= DATA SECTION =
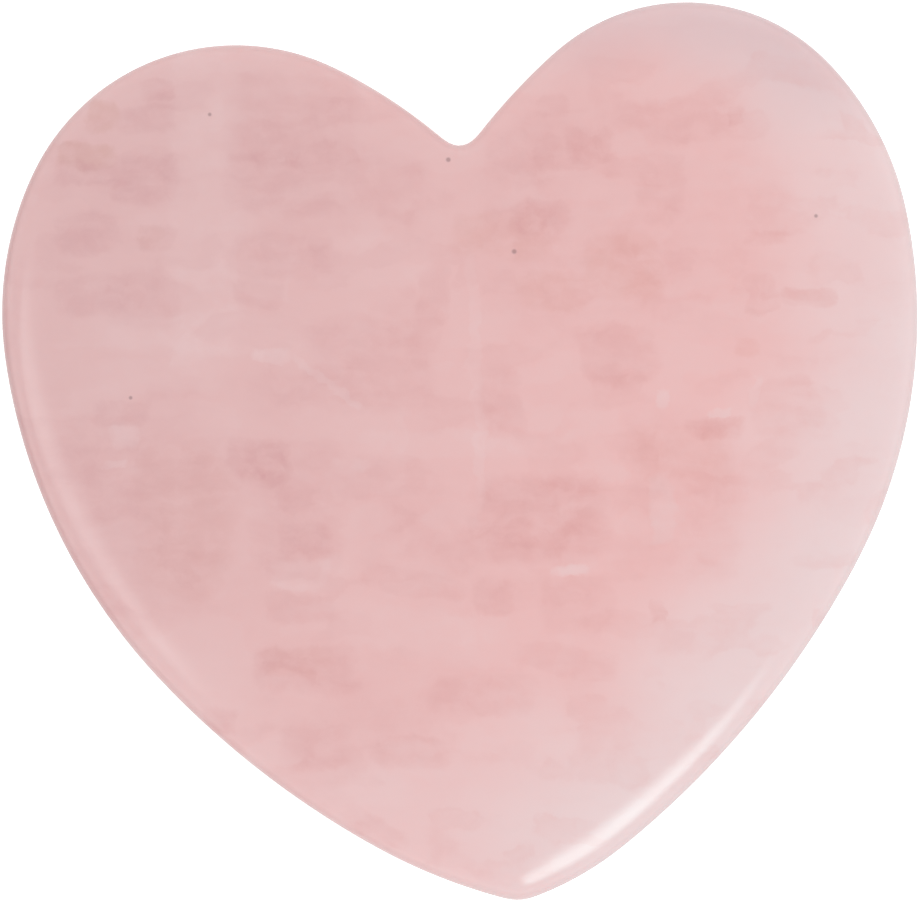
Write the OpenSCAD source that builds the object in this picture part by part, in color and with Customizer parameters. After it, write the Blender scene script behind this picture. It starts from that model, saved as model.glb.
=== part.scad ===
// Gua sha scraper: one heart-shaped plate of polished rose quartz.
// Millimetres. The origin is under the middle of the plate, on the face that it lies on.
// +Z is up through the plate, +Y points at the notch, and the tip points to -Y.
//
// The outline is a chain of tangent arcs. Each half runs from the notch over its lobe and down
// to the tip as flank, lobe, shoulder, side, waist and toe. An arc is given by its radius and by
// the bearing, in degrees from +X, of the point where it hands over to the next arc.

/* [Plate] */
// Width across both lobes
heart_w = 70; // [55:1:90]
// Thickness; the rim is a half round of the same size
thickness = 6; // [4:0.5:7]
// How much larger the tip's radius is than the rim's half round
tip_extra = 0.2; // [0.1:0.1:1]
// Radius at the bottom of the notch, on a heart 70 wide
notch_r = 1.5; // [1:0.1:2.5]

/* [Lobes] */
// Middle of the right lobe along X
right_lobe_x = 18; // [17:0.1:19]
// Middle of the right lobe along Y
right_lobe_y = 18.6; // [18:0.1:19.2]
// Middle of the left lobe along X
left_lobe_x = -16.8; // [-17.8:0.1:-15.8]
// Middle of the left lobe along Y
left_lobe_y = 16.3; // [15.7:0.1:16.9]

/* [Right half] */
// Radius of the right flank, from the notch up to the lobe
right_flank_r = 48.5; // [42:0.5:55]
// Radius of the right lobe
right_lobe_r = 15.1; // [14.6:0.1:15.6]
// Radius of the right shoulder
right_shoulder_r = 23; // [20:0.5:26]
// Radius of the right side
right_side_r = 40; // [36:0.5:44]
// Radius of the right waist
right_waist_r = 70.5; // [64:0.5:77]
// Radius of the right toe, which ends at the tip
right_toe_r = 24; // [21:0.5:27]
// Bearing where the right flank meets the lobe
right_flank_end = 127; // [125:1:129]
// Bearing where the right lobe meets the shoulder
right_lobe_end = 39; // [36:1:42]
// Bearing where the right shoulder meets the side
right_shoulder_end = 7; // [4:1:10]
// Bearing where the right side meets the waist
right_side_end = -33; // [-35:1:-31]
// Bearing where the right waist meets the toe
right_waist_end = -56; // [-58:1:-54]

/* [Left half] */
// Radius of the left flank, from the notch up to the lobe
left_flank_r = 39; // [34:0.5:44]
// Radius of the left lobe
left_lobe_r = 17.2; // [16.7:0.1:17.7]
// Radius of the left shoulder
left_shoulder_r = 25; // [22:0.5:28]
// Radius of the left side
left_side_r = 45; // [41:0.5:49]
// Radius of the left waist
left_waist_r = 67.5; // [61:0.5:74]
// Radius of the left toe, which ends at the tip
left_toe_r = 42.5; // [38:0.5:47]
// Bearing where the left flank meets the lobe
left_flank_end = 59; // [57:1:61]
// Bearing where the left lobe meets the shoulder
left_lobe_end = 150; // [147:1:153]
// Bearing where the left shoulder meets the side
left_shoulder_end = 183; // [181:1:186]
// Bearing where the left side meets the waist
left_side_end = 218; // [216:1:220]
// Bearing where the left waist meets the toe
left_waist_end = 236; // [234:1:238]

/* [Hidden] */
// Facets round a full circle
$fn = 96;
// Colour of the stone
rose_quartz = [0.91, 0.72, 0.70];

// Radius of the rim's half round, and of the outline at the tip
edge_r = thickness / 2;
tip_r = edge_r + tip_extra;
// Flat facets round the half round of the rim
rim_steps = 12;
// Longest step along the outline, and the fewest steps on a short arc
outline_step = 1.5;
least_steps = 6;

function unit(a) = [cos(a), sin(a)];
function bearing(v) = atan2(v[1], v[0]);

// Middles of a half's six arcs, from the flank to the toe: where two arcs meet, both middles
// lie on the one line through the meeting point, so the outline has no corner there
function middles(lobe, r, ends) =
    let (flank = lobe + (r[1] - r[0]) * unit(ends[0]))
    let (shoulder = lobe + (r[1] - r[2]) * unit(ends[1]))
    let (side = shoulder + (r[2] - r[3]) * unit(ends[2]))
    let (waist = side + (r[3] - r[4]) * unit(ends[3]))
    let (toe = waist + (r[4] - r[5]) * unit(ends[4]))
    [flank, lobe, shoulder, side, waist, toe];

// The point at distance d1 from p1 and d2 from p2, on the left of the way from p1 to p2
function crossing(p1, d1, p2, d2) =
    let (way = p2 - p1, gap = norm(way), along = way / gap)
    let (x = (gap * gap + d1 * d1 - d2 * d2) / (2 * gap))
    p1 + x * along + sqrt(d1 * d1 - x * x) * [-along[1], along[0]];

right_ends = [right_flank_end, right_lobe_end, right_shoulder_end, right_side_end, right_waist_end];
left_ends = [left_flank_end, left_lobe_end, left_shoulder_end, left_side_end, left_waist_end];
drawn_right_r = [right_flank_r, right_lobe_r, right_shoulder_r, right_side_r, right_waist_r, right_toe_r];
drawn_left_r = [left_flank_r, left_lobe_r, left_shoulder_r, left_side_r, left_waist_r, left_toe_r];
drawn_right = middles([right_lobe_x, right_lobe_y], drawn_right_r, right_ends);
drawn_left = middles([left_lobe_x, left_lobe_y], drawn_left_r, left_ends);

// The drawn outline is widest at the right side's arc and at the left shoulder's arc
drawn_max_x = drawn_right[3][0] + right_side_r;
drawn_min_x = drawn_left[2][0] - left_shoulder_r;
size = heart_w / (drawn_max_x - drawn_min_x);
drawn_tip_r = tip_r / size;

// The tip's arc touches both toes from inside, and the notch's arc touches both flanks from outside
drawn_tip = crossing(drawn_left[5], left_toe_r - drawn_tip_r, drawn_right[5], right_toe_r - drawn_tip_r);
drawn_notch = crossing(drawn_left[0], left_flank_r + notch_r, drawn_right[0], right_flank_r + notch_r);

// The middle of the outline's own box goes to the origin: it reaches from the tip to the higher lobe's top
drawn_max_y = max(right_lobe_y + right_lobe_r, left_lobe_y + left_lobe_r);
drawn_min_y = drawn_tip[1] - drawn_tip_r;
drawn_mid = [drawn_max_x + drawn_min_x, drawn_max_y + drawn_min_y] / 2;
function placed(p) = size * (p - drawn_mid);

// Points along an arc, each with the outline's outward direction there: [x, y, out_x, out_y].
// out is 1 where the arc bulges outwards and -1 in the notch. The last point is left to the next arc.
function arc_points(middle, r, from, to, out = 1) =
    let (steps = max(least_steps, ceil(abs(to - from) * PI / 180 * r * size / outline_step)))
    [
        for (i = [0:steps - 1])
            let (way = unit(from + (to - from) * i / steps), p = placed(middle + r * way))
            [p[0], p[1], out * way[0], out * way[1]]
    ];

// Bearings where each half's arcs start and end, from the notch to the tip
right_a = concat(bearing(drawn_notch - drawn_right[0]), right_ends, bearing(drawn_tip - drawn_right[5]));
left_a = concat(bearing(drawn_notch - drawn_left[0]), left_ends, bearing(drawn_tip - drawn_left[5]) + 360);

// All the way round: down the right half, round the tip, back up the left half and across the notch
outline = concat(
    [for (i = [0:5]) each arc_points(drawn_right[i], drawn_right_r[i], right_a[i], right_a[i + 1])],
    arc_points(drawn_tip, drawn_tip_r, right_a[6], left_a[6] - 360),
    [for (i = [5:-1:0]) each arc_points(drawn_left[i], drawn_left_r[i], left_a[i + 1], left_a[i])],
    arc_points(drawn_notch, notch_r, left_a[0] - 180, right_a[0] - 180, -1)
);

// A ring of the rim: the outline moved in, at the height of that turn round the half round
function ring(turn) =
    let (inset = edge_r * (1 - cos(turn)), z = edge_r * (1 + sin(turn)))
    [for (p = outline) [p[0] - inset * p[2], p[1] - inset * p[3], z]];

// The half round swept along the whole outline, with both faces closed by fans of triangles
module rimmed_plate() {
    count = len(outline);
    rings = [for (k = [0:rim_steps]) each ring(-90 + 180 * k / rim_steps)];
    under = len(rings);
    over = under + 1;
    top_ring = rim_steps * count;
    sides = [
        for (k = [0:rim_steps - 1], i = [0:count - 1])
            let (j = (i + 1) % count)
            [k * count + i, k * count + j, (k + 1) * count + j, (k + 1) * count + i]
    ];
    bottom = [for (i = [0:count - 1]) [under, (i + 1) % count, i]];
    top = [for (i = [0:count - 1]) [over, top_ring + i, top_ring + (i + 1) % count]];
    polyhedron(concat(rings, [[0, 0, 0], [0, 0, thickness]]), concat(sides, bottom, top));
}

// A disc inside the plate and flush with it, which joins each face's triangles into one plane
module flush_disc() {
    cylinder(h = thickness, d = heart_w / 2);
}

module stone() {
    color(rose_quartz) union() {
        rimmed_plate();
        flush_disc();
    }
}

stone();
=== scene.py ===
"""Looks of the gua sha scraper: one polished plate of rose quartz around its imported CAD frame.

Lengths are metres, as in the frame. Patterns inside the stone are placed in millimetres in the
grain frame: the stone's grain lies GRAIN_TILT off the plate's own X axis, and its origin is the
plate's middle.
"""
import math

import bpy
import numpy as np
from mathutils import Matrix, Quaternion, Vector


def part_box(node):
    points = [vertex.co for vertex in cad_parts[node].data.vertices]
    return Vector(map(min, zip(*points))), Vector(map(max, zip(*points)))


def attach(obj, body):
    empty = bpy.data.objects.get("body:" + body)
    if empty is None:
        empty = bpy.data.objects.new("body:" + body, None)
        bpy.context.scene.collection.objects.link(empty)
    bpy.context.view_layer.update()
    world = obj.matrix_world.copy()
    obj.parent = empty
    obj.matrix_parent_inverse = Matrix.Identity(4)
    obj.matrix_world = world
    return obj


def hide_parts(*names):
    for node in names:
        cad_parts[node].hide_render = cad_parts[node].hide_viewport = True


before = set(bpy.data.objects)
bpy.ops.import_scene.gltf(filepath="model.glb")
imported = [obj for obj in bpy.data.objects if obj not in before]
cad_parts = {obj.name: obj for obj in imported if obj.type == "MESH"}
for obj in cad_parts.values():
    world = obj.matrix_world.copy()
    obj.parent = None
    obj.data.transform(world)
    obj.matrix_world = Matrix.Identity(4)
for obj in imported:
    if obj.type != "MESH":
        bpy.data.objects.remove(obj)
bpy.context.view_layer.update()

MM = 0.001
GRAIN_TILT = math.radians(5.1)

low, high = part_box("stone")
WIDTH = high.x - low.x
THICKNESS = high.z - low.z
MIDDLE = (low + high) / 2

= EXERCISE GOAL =
Each line from the line with "into one plane" to the line with "obj.matrix_world = Matrix.Identity(4)" is to be echoed exactly; both boundary lines are included, and nothing else is to be output.

= RIGHT ANSWER =
// A disc inside the plate and flush with it, which joins each face's triangles into one plane
module flush_disc() {
    cylinder(h = thickness, d = heart_w / 2);
}

module stone() {
    color(rose_quartz) union() {
        rimmed_plate();
        flush_disc();
    }
}

stone();
=== scene.py ===
"""Looks of the gua sha scraper: one polished plate of rose quartz around its imported CAD frame.

Lengths are metres, as in the frame. Patterns inside the stone are placed in millimetres in the
grain frame: the stone's grain lies GRAIN_TILT off the plate's own X axis, and its origin is the
plate's middle.
"""
import math

import bpy
import numpy as np
from mathutils import Matrix, Quaternion, Vector


def part_box(node):
    points = [vertex.co for vertex in cad_parts[node].data.vertices]
    return Vector(map(min, zip(*points))), Vector(map(max, zip(*points)))


def attach(obj, body):
    empty = bpy.data.objects.get("body:" + body)
    if empty is None:
        empty = bpy.data.objects.new("body:" + body, None)
        bpy.context.scene.collection.objects.link(empty)
    bpy.context.view_layer.update()
    world = obj.matrix_world.copy()
    obj.parent = empty
    obj.matrix_parent_inverse = Matrix.Identity(4)
    obj.matrix_world = world
    return obj


def hide_parts(*names):
    for node in names:
        cad_parts[node].hide_render = cad_parts[node].hide_viewport = True


before = set(bpy.data.objects)
bpy.ops.import_scene.gltf(filepath="model.glb")
imported = [obj for obj in bpy.data.objects if obj not in before]
cad_parts = {obj.name: obj for obj in imported if obj.type == "MESH"}
for obj in cad_parts.values():
    world = obj.matrix_world.copy()
    obj.parent = None
    obj.data.transform(world)
    obj.matrix_world = Matrix.Identity(4)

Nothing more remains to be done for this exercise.